═══ AVAILABLE DATA
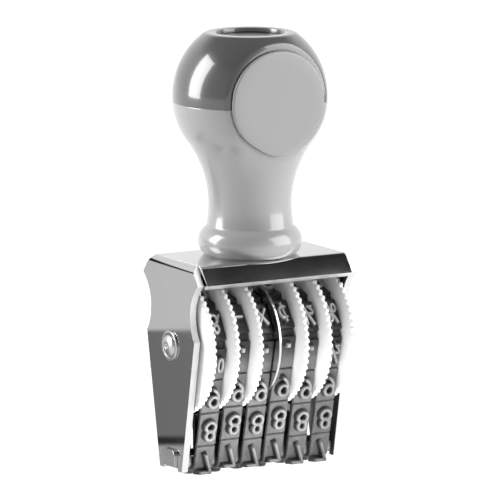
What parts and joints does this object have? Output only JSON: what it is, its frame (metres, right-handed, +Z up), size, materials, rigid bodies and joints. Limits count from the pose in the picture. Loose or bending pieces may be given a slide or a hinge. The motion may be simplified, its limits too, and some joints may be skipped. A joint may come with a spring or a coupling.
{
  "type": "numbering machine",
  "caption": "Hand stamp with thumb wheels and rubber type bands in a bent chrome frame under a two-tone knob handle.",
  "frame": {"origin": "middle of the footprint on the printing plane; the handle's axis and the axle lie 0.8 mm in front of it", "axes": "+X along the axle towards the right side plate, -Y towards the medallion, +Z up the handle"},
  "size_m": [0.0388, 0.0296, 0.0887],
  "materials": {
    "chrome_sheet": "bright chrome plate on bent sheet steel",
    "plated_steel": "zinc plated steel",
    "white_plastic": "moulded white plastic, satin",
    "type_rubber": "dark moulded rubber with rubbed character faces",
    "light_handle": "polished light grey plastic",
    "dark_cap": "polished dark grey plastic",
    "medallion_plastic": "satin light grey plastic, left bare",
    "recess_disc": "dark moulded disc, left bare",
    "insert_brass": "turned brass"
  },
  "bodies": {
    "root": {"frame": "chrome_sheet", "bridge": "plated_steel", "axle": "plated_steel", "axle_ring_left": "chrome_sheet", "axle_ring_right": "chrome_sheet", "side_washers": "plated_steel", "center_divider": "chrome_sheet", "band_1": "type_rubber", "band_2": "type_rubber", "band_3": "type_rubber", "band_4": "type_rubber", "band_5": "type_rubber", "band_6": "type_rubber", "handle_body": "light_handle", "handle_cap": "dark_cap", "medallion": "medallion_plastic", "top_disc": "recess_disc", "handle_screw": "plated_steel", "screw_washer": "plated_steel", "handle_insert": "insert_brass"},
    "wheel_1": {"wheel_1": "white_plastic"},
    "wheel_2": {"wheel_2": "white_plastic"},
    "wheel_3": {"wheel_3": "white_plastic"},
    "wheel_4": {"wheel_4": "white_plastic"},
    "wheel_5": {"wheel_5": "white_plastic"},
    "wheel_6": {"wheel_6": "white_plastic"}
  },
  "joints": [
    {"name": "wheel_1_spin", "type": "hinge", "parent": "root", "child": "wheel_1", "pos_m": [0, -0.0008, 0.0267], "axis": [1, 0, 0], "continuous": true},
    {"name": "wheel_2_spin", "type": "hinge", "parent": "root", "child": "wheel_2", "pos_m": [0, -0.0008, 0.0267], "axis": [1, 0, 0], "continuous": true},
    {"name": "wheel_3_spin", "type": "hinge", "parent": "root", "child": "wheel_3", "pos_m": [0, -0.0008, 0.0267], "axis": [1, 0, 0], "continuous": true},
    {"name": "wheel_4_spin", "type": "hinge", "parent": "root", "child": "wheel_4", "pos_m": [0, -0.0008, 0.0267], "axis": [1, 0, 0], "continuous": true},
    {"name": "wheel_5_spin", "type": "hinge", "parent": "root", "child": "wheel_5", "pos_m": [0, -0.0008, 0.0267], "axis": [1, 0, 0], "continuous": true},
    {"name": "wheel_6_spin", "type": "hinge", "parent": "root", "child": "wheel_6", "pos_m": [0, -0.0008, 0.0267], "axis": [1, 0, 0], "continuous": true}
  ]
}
══════
» **TASK BRIEF**: Each line of the material above needs to be quoted exactly, please.

» **SOLVED EXERCISE**:
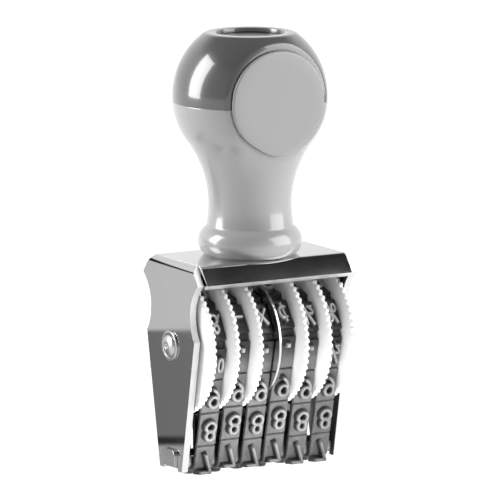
What parts and joints does this object have? Output only JSON: what it is, its frame (metres, right-handed, +Z up), size, materials, rigid bodies and joints. Limits count from the pose in the picture. Loose or bending pieces may be given a slide or a hinge. The motion may be simplified, its limits too, and some joints may be skipped. A joint may come with a spring or a coupling.
{
  "type": "numbering machine",
  "caption": "Hand stamp with thumb wheels and rubber type bands in a bent chrome frame under a two-tone knob handle.",
  "frame": {"origin": "middle of the footprint on the printing plane; the handle's axis and the axle lie 0.8 mm in front of it", "axes": "+X along the axle towards the right side plate, -Y towards the medallion, +Z up the handle"},
  "size_m": [0.0388, 0.0296, 0.0887],
  "materials": {
    "chrome_sheet": "bright chrome plate on bent sheet steel",
    "plated_steel": "zinc plated steel",
    "white_plastic": "moulded white plastic, satin",
    "type_rubber": "dark moulded rubber with rubbed character faces",
    "light_handle": "polished light grey plastic",
    "dark_cap": "polished dark grey plastic",
    "medallion_plastic": "satin light grey plastic, left bare",
    "recess_disc": "dark moulded disc, left bare",
    "insert_brass": "turned brass"
  },
  "bodies": {
    "root": {"frame": "chrome_sheet", "bridge": "plated_steel", "axle": "plated_steel", "axle_ring_left": "chrome_sheet", "axle_ring_right": "chrome_sheet", "side_washers": "plated_steel", "center_divider": "chrome_sheet", "band_1": "type_rubber", "band_2": "type_rubber", "band_3": "type_rubber", "band_4": "type_rubber", "band_5": "type_rubber", "band_6": "type_rubber", "handle_body": "light_handle", "handle_cap": "dark_cap", "medallion": "medallion_plastic", "top_disc": "recess_disc", "handle_screw": "plated_steel", "screw_washer": "plated_steel", "handle_insert": "insert_brass"},
    "wheel_1": {"wheel_1": "white_plastic"},
    "wheel_2": {"wheel_2": "white_plastic"},
    "wheel_3": {"wheel_3": "white_plastic"},
    "wheel_4": {"wheel_4": "white_plastic"},
    "wheel_5": {"wheel_5": "white_plastic"},
    "wheel_6": {"wheel_6": "white_plastic"}
  },
  "joints": [
    {"name": "wheel_1_spin", "type": "hinge", "parent": "root", "child": "wheel_1", "pos_m": [0, -0.0008, 0.0267], "axis": [1, 0, 0], "continuous": true},
    {"name": "wheel_2_spin", "type": "hinge", "parent": "root", "child": "wheel_2", "pos_m": [0, -0.0008, 0.0267], "axis": [1, 0, 0], "continuous": true},
    {"name": "wheel_3_spin", "type": "hinge", "parent": "root", "child": "wheel_3", "pos_m": [0, -0.0008, 0.0267], "axis": [1, 0, 0], "continuous": true},
    {"name": "wheel_4_spin", "type": "hinge", "parent": "root", "child": "wheel_4", "pos_m": [0, -0.0008, 0.0267], "axis": [1, 0, 0], "continuous": true},
    {"name": "wheel_5_spin", "type": "hinge", "parent": "root", "child": "wheel_5", "pos_m": [0, -0.0008, 0.0267], "axis": [1, 0, 0], "continuous": true},
    {"name": "wheel_6_spin", "type": "hinge", "parent": "root", "child": "wheel_6", "pos_m": [0, -0.0008, 0.0267], "axis": [1, 0, 0], "continuous": true}
  ]
}